##### PROVIDED DATA
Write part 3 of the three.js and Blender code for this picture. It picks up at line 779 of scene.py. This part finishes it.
##########
##### PROVIDED DATA
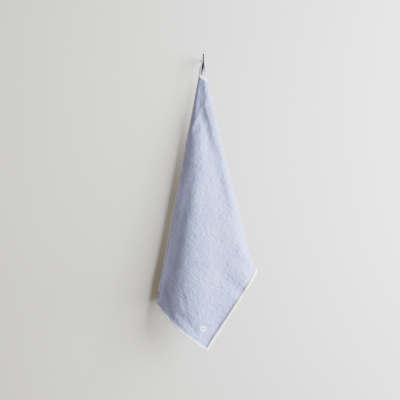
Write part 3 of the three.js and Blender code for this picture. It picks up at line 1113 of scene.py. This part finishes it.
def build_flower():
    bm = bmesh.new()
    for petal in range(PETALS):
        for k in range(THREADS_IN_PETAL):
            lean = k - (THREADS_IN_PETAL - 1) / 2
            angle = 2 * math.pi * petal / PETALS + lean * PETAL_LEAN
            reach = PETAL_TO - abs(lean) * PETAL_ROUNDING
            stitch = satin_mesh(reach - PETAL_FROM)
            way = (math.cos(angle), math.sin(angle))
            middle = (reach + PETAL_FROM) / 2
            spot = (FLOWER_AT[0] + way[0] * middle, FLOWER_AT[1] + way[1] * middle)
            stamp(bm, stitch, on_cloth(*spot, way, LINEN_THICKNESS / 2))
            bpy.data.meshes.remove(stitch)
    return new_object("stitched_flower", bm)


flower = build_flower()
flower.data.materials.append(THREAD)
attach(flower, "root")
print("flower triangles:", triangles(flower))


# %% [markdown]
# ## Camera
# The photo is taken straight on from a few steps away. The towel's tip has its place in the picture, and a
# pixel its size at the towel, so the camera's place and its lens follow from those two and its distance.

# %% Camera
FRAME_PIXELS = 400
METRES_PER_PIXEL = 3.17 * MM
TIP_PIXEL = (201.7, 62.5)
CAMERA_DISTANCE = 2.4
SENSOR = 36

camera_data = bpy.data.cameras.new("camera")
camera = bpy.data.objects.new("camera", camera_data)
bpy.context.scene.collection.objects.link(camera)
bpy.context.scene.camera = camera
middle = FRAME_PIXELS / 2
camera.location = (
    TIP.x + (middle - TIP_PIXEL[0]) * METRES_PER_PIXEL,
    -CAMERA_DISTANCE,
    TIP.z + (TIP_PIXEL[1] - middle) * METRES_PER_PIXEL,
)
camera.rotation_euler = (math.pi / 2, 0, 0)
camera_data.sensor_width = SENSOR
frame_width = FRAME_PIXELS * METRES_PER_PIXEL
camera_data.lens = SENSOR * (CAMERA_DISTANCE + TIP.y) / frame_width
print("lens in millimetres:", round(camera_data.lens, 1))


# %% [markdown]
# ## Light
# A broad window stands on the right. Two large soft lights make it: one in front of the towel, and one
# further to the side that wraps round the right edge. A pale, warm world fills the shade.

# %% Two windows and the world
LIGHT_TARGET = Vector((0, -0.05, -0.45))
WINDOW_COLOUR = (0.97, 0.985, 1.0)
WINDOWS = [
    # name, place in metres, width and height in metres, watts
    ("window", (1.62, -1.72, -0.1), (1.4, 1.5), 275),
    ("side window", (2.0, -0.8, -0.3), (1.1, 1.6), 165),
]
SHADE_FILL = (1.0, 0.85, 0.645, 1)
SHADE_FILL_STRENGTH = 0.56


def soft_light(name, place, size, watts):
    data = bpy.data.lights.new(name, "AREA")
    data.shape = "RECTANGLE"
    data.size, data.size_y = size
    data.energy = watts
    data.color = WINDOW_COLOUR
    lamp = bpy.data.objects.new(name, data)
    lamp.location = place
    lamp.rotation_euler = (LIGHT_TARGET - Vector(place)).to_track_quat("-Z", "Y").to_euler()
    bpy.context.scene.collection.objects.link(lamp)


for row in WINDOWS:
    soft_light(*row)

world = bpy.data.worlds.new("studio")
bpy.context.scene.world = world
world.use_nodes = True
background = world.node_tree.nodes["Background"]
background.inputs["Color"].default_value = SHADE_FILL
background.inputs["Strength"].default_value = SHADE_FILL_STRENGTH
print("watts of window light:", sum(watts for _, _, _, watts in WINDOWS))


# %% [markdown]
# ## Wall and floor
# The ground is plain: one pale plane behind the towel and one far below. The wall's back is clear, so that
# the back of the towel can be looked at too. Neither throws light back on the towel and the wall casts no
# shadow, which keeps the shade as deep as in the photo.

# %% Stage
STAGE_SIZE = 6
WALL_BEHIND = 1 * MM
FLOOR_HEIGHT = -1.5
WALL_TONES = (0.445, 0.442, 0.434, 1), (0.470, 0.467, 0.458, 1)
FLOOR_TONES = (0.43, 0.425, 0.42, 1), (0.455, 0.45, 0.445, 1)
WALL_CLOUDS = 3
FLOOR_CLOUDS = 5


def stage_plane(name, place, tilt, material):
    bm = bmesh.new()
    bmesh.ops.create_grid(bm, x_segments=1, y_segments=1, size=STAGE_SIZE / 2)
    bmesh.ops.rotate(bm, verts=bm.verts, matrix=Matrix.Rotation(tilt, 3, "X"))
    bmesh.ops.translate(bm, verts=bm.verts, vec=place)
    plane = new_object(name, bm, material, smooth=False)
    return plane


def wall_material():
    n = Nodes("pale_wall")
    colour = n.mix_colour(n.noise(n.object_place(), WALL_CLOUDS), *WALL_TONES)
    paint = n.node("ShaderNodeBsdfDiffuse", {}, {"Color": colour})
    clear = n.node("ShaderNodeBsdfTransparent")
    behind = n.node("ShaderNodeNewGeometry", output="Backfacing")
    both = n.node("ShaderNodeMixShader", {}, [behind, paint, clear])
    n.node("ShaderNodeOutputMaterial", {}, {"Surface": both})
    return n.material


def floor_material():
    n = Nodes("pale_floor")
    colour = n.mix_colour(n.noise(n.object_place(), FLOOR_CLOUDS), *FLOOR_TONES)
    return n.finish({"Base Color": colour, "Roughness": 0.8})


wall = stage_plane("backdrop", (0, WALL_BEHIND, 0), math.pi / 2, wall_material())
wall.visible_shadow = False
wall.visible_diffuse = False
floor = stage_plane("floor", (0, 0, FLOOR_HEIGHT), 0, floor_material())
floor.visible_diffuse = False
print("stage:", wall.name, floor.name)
##########
- YOUR GOAL:
Only lines that contain the word "Write" are wanted; copy each of them.

- RESULT:
Write part 3 of the three.js and Blender code for this picture. It picks up at line 779 of scene.py. This part finishes it.
Write part 3 of the three.js and Blender code for this picture. It picks up at line 1113 of scene.py. This part finishes it.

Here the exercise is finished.